按字符拆分
LangChain 最简单的文本拆分方法。它基于字符(默认情况下是 “\n\n”)进行拆分,并通过字符数来测量块的长度。
- 文本如何拆分:按单个字符拆分
- 块大小如何测量:按字符数测量
安装包
%pip install -qU langchain-text-splitters
例子
# 读取一个待拆分的文档内容
with open('../../../state_of_the_union.txt') as f:
state_of_the_union = f.read()
from langchain_text_splitters import CharacterTextSplitter
# 定义文本拆分器
text_splitter = CharacterTextSplitter(
separator = "\n\n",
chunk_size = 1000,
chunk_overlap = 200,
length_function = len,
)
# 切割文本,打印第一个片段
texts = text_splitter.create_documents([state_of_the_union])
print(texts[0])
page_content='Madam Speaker, Madam Vice President 忽略文本....' lookup_str='' metadata={} lookup_index=0
这是将元数据与文档一起传递的示例,请注意它与文档一起分割。
metadatas = [{"document": 1}, {"document": 2}]
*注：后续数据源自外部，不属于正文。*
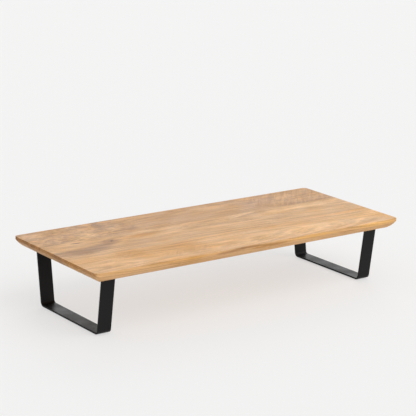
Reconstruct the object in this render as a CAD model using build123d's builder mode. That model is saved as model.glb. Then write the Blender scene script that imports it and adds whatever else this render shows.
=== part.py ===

documents = text_splitter.create_documents([state_of_the_union, state_of_the_union], metadatas=metadatas)
print(documents[0])
# 返回内容
page_content='..忽略文本..' lookup_str='' metadata={'document': 1} lookup_index=0
text_splitter.split_text(state_of_the_union)[0]